Auch die Nachbarn aus Norwegen setzten auf ein Duo, Grethe Kausland und Benny Borg wurden mit "Småting" sogar nur 14. Beide waren nach ihrem bescheidenen Ergebnis in Edinburgh Teil der Comedy-Musikgruppe Dizzie Tunes, Grethe war in mehreren Serien zu sehen, Benny, zeitweise der Ehemann von Kirstie Sparboe, war u.a. als Elvis- und Johnny Cash-Imitator unterwegs. Und auch die eigentlichen Gastgeber aus Monaco setzten auf ein Duo. "Comme on s’aime" konnte jedoch nur den 16. Platz belegen, von beiden Interpreten hörte man später so gut wie nichts mehr.

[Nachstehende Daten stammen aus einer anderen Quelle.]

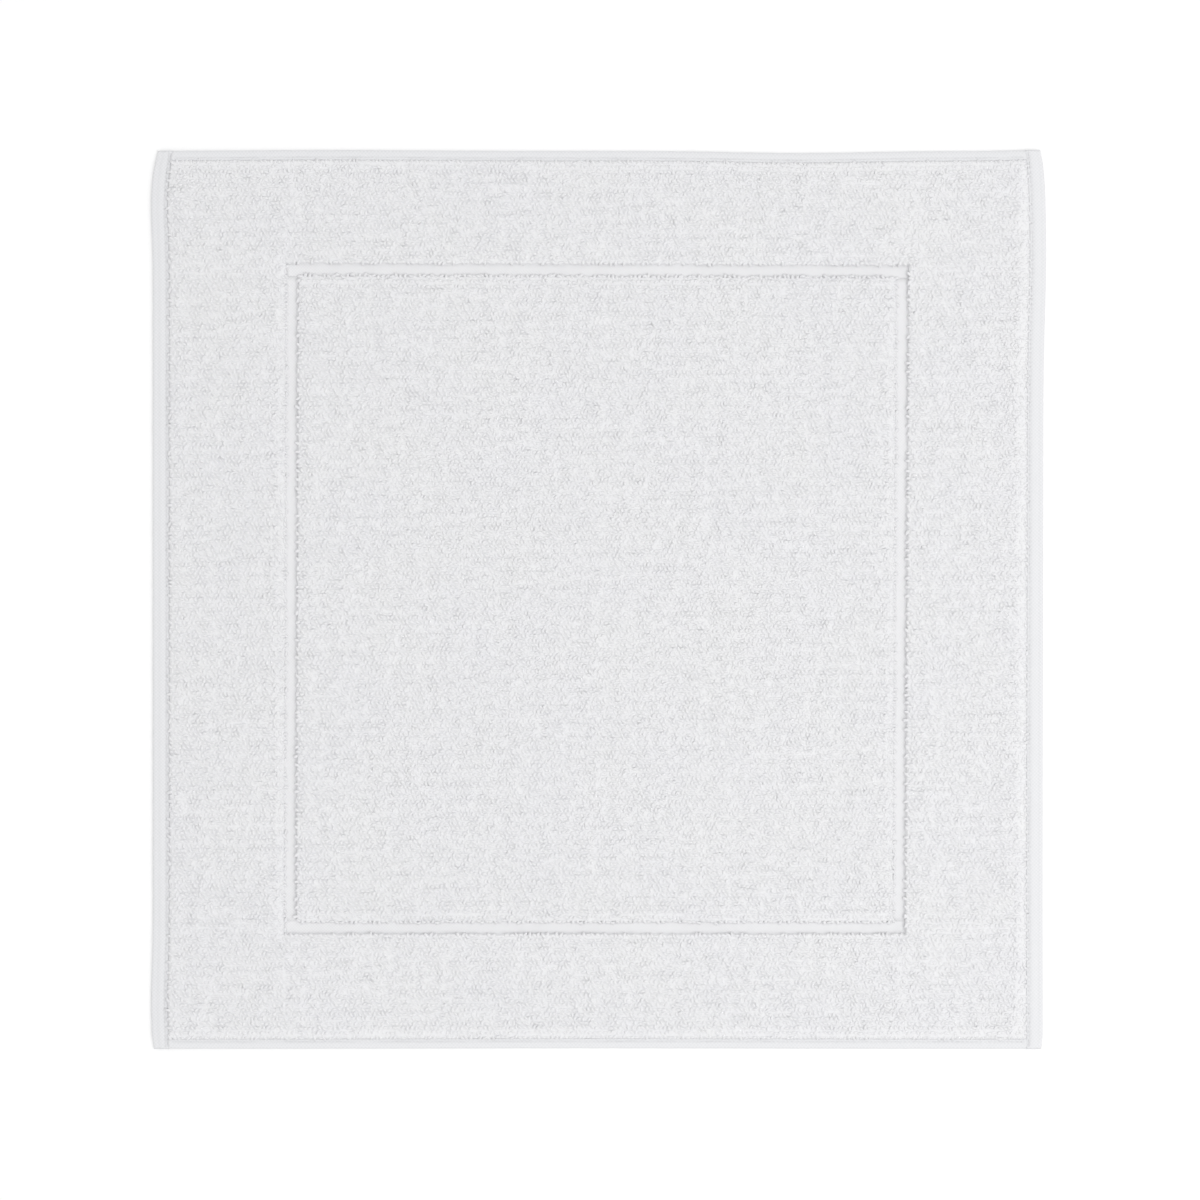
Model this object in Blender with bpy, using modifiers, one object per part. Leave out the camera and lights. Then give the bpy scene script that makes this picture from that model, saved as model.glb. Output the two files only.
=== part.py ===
"""Bath mat: a woven ground cloth with terry loop pile, a sunk flat-woven line and four sewn hems.

Units are metres. +Z is up, +X runs across the width (the weft) and +Y along the length (the warp).
The origin is the middle of the underside, on the floor.
"""

import math

import bmesh
import bpy

MM = 0.001

# Overall size, and where the sunk line lies inside the edges.
WIDTH = 595 * MM
LENGTH = 600 * MM
SIDE_BORDER = 90 * MM  # from a side edge to the line
END_BORDER = 76 * MM  # from an end edge to the line
LINE_WIDTH = 8 * MM

# Cloth thicknesses, from the floor up.
GROUND_THICK = 1.4 * MM  # the woven base
LINE_THICK = 1.5 * MM  # pile yarns woven flat onto the base
LOOP_HEIGHT = 6.3 * MM  # terry loops, from the base to their tips
PILE_ROUNDING = 2.0 * MM  # how the outermost loops fall away at a pile's edge
CLOTH_ROUNDING = 0.4 * MM  # the eased upper edges of flat cloth

# Hems: the bare edge of the cloth, turned under twice and sewn down.
HEM_CLOTH = 1.1 * MM  # one layer
SIDE_STITCH = 9.2 * MM  # from a side edge to its row of stitches
END_STITCH = 4.8 * MM  # from an end edge to its row of stitches
STITCH_LAND = 0.1 * MM  # flat cloth between a stitch's groove and the inner fold

# Sewing thread, pulled down into the cloth on both faces.
THREAD_DIAMETER = 0.4 * MM
NEEDLE_SINK = 0.1 * MM  # how deep the needle thread's axis lies below the hem's upper face
BOBBIN_LIFT = 0.05 * MM  # how far the bobbin thread stays above the floor
THREAD_END = 0.5 * MM  # how far a thread stops short of its hem's ends

CLEARANCE = 0.3 * MM  # between pieces that touch
ARC_STEPS = 8  # straight runs in a half circle
ROUNDING_STEPS = 3  # strips across a rounded edge
THREAD_FINENESS = 2  # a curve's bevel resolution: eight sides round a thread

# Heights and widths that follow from the sizes above.
PILE_FLOOR = GROUND_THICK + CLEARANCE
LAYER_PITCH = HEM_CLOTH + CLEARANCE
HEM_TOP = 2 * LAYER_PITCH + HEM_CLOTH
GROOVE_RADIUS = THREAD_DIAMETER / 2 + CLEARANCE
INNER_FOLD_RADIUS = (LAYER_PITCH + HEM_CLOTH) / 2
STITCH_INSET = INNER_FOLD_RADIUS + GROOVE_RADIUS + STITCH_LAND
SIDE_HEM_WIDTH = SIDE_STITCH + STITCH_INSET
END_HEM_WIDTH = END_STITCH + STITCH_INSET
NEEDLE_HEIGHT = HEM_TOP - NEEDLE_SINK
BOBBIN_HEIGHT = THREAD_DIAMETER / 2 + BOBBIN_LIFT
CLOTH_WIDTH = WIDTH - 2 * (SIDE_HEM_WIDTH + CLEARANCE)
CLOTH_LENGTH = LENGTH - 2 * (END_HEM_WIDTH + CLEARANCE)


def clear_scene():
    """Removes what the file opened with."""
    for obj in list(bpy.data.objects):
        bpy.data.objects.remove(obj, do_unlink=True)


def cotton(name, color, roughness):
    """A dull, undyed white textile."""
    material = bpy.data.materials.new(name)
    material.use_nodes = True
    shader = material.node_tree.nodes["Principled BSDF"]
    shader.inputs["Base Color"].default_value = (*color, 1.0)
    shader.inputs["Roughness"].default_value = roughness
    shader.inputs["Metallic"].default_value = 0.0
    return material


def empty(name, collection, parent=None, location=(0, 0, 0), turn=0.0):
    """A reference point that pieces are placed from, turned about +Z."""
    point = bpy.data.objects.new(name, None)
    point.parent = parent
    point.location = location
    point.rotation_euler.z = turn
    collection.objects.link(point)
    return point


def place(obj, collection, parent, material, location=(0, 0, 0), tilt=0.0):
    """Links a piece under its reference point and gives it its finish. The tilt is about local X."""
    obj.data.materials.append(material)
    obj.parent = parent
    obj.location = location
    obj.rotation_euler.x = tilt
    collection.objects.link(obj)
    return obj


def slab(name, size, rounding):
    """A box of the given size on its own middle, whose upper edges are rounded off."""
    mesh = bpy.data.meshes.new(name)
    shape = bmesh.new()
    bmesh.ops.create_cube(shape, size=1.0)
    bmesh.ops.scale(shape, vec=size, verts=shape.verts)
    weights = shape.edges.layers.float.new("bevel_weight_edge")
    for edge in shape.edges:
        edge[weights] = 1.0 if all(vert.co.z > 0 for vert in edge.verts) else 0.0
    shape.to_mesh(mesh)
    shape.free()
    obj = bpy.data.objects.new(name, mesh)
    bevel = obj.modifiers.new("rounded_upper_edges", "BEVEL")
    bevel.limit_method = "WEIGHT"
    bevel.width = rounding
    bevel.segments = ROUNDING_STEPS
    return obj


def arc(centre, radius, start, end):
    """Points on a circle from one angle to another, in degrees."""
    steps = max(3, round(ARC_STEPS * abs(end - start) / 180))
    angles = [math.radians(start + (end - start) * step / steps) for step in range(steps + 1)]
    return [(centre[0] + radius * math.cos(a), centre[1] + radius * math.sin(a)) for a in angles]


def hem_outline(stitch, width):
    """The outline across a double-turned hem: x runs inwards from the mat's edge and y upwards.

    The cloth comes out along the top, folds down around the edge, runs back along the floor, folds up
    and ends inside, so that three layers lie on each other. A half-round groove above and below
    holds each thread.
    """
    half = HEM_CLOTH / 2
    low = half
    middle = low + LAYER_PITCH
    outer_fold = (LAYER_PITCH + half, middle)
    inner_fold = (width - INNER_FOLD_RADIUS, low + LAYER_PITCH / 2)
    needle_angle = math.degrees(math.asin((HEM_TOP - NEEDLE_HEIGHT) / GROOVE_RADIUS))
    bobbin_angle = math.degrees(math.asin(BOBBIN_HEIGHT / GROOVE_RADIUS))
    points = [(width, HEM_TOP)]
    points += arc((stitch, NEEDLE_HEIGHT), GROOVE_RADIUS, needle_angle, -180 - needle_angle)
    points += arc(outer_fold, LAYER_PITCH + half, 90, 270)
    points += arc((stitch, BOBBIN_HEIGHT), GROOVE_RADIUS, 180 + bobbin_angle, -bobbin_angle)
    points += arc(inner_fold, INNER_FOLD_RADIUS, -90, 90)
    points += [(outer_fold[0], middle + half), (outer_fold[0], middle - half)]
    points += arc(inner_fold, INNER_FOLD_RADIUS - HEM_CLOTH, 90, -90)
    points += arc(outer_fold, LAYER_PITCH - half, 270, 90)
    points.append((width, HEM_TOP - HEM_CLOTH))
    return points


def hem(name, stitch, width, length):
    """A hem's outline, extruded along the mat's edge."""
    curve = bpy.data.curves.new(name, "CURVE")
    curve.dimensions = "2D"
    curve.fill_mode = "BOTH"
    curve.extrude = length / 2
    outline = hem_outline(stitch, width)
    spline = curve.splines.new("POLY")
    spline.points.add(len(outline) - 1)
    for point, (x, y) in zip(spline.points, outline):
        point.co = (x, y, 0.0, 1.0)
    spline.use_cyclic_u = True
    return bpy.data.objects.new(name, curve)


def thread(name, length):
    """A straight sewing thread along its own Z axis."""
    curve = bpy.data.curves.new(name, "CURVE")
    curve.dimensions = "3D"
    curve.bevel_depth = THREAD_DIAMETER / 2
    curve.bevel_resolution = THREAD_FINENESS
    curve.use_fill_caps = True
    spline = curve.splines.new("POLY")
    spline.points.add(1)
    spline.points[0].co = (0.0, 0.0, -length / 2, 1.0)
    spline.points[1].co = (0.0, 0.0, length / 2, 1.0)
    return bpy.data.objects.new(name, curve)


def build_middle(collection, origin, finishes):
    """The ground cloth, and the pile inside the sunk line."""
    ground = slab("ground_cloth", (CLOTH_WIDTH, CLOTH_LENGTH, GROUND_THICK), CLOTH_ROUNDING)
    place(ground, collection, origin, finishes["ground"], (0, 0, GROUND_THICK / 2))

    inner_width = WIDTH - 2 * (SIDE_BORDER + LINE_WIDTH + CLEARANCE)
    inner_length = LENGTH - 2 * (END_BORDER + LINE_WIDTH + CLEARANCE)
    centre = slab("centre_pile", (inner_width, inner_length, LOOP_HEIGHT), PILE_ROUNDING)
    place(centre, collection, origin, finishes["pile"], (0, 0, PILE_FLOOR + LOOP_HEIGHT / 2))


def build_side(collection, edge, finishes, side, sizes):
    """One edge of the mat: its hem, two threads, border pile and stretch of the sunk line."""
    upright = math.radians(90)
    hem_piece = hem(f"{sizes['hem']}_{side}", sizes["stitch"], sizes["hem_width"], sizes["hem_length"])
    place(hem_piece, collection, edge, finishes["hem"], tilt=upright)

    thread_length = sizes["hem_length"] - 2 * THREAD_END
    for kind, height in (("needle", NEEDLE_HEIGHT), ("bobbin", BOBBIN_HEIGHT)):
        sewing = thread(f"{kind}_thread_{side}", thread_length)
        place(sewing, collection, edge, finishes["thread"], (sizes["stitch"], 0, height), upright)

    pile_start = sizes["hem_width"] + CLEARANCE
    pile_end = sizes["border"] - CLEARANCE
    pile = slab(
        f"border_pile_{side}", (pile_end - pile_start, sizes["pile_length"], LOOP_HEIGHT), PILE_ROUNDING
    )
    pile_middle = ((pile_start + pile_end) / 2, 0, PILE_FLOOR + LOOP_HEIGHT / 2)
    place(pile, collection, edge, finishes["pile"], pile_middle)

    line = slab(f"flat_line_{side}", (LINE_WIDTH, sizes["line_length"], LINE_THICK), CLOTH_ROUNDING)
    line_middle = (sizes["border"] + LINE_WIDTH / 2, 0, PILE_FLOOR + LINE_THICK / 2)
    place(line, collection, edge, finishes["line"], line_middle)


def build_mat():
    """The whole mat. Ends are named front (-Y) and back (+Y), sides left (-X) and right (+X)."""
    clear_scene()
    collection = bpy.data.collections.new("bath_mat")
    bpy.context.scene.collection.children.link(collection)
    origin = empty("mat_origin", collection)
    finishes = {
        "ground": cotton("ground_weave", (0.80, 0.80, 0.81), 0.90),
        "pile": cotton("terry_loops", (0.82, 0.82, 0.83), 0.95),
        "line": cotton("flat_weave", (0.84, 0.84, 0.85), 0.88),
        "hem": cotton("hem_cloth", (0.83, 0.84, 0.86), 0.85),
        "thread": cotton("sewing_thread", (0.86, 0.86, 0.87), 0.60),
    }
    build_middle(collection, origin, finishes)

    end_pieces = {
        "hem": "end_hem",
        "stitch": END_STITCH,
        "hem_width": END_HEM_WIDTH,
        "hem_length": CLOTH_WIDTH,
        "border": END_BORDER,
        "pile_length": CLOTH_WIDTH,
        "line_length": WIDTH - 2 * SIDE_BORDER,
    }
    side_pieces = {
        "hem": "side_hem",
        "stitch": SIDE_STITCH,
        "hem_width": SIDE_HEM_WIDTH,
        "hem_length": LENGTH,
        "border": SIDE_BORDER,
        "pile_length": LENGTH - 2 * END_BORDER,
        "line_length": LENGTH - 2 * (END_BORDER + LINE_WIDTH + CLEARANCE),
    }
    edges = (
        ("left", (-WIDTH / 2, 0, 0), 0, side_pieces),
        ("front", (0, -LENGTH / 2, 0), 90, end_pieces),
        ("right", (WIDTH / 2, 0, 0), 180, side_pieces),
        ("back", (0, LENGTH / 2, 0), 270, end_pieces),
    )
    for side, location, turn, sizes in edges:
        edge = empty(f"{side}_edge", collection, origin, location, math.radians(turn))
        build_side(collection, edge, finishes, side, sizes)


build_mat()
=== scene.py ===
# %% [markdown]
# # A terry bath mat
# A bath mat is one woven cloth. Two sets of yarn cross to make a thin ground, and a third set, the pile
# yarns, is thrown up in loops that drink the water. Where the pile yarns are woven flat instead, the
# surface sinks and draws a line. The bare edges are turned under twice and sewn down.
#
# The CAD model already settles every size, so this lesson only dresses it: it reads the places of the
# plain solids and puts cloth, loops and stitches there.

import bpy
import numpy as np
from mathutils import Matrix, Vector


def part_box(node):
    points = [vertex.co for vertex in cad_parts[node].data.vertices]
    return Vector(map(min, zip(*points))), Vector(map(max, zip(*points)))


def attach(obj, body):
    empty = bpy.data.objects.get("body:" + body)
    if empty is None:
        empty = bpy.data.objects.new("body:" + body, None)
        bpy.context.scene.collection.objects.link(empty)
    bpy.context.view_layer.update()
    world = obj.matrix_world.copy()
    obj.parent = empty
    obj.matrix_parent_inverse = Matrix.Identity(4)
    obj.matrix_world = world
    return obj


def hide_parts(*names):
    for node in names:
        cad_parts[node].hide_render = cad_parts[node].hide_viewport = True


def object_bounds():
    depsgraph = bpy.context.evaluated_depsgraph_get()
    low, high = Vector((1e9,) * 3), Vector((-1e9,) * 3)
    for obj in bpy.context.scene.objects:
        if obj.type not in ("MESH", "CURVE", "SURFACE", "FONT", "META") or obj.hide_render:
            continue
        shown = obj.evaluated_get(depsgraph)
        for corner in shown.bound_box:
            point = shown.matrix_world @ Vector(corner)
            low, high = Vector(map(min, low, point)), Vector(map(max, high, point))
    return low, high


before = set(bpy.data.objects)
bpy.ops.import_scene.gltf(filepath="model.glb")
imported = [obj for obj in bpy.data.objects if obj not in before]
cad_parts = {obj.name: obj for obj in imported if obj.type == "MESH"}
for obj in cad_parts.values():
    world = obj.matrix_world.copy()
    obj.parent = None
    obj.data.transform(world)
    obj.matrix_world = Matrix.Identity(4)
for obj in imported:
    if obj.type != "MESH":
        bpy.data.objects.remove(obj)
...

Das einzig erfolgreiche Duett des Abends kam aus den Niederlanden. Sandra & Andres Holten sangen "Als het om de liefde gaat" ("Als ob es um Liebe geht") mit schwungvoller Gymnastik-Performance und vielen "Na na nas". Sandra sollte später unter ihrem vollen Namen Sandra Reemer und als Xandra noch zweimal zum Song Contest zurückkehren. Ihr Duettpartner war später mit dem Duo Rosy & Andres erfolgreich, 1976 belegte "My love" so die #3 der niederländischen Charts hinter "In Zaïre" und "Dancing Queen". Für die Niederlande wurde der grüne Auftritt von Edinburgh zum vierten Platz.

Nicht ganz so erfolgreich lief es für die Schweiz, die mit Véronique Müller eine Sängerin schickte, deren Hauptaufgabe bis dato die Rolle als Sekretärin von Petula Clark war. Sie wurde Achte, die Nachbarn aus Frankreich gar nur Elfte mit ihrer Sängerin Betty Mars und "Comé-comédie". Diese machte lediglich 1989 noch einmal von sich Reden, als sie in suizidaler Absicht aus dem Fenster ihrer Wohnung im Pariser Stadtteil La Défense sprang und drei Wochen später verstarb.
Große Erwartungen legten u.a. Jugoslawien und Portugal in ihre Teilnehmer. Für Jugoslawien wurde Tereza Kesovija mit dem serbokroatischen Titel "Muzika i ti" entsendet. Tereza war bereits 1966 für Monaco am Start und ist heute eine der wenigen Interpretinnen die für mehrere Länder in verschiedenen Sprachen unterwegs war. Für "Die Musik und du" reichte es auf den neunten Platz, der Portugiese Carlos Mendes, der bereits 1968 dabei war, erreichte gar Rang sieben. Seinem Songtext zu "A festa da vida" wurde eine unterschwellige Kritik an der portugiesischen Diktatur unterstellt, der Song, der die Nelkenrevolution auslöste, sollte allerdings erst zwei Jahre später kommen.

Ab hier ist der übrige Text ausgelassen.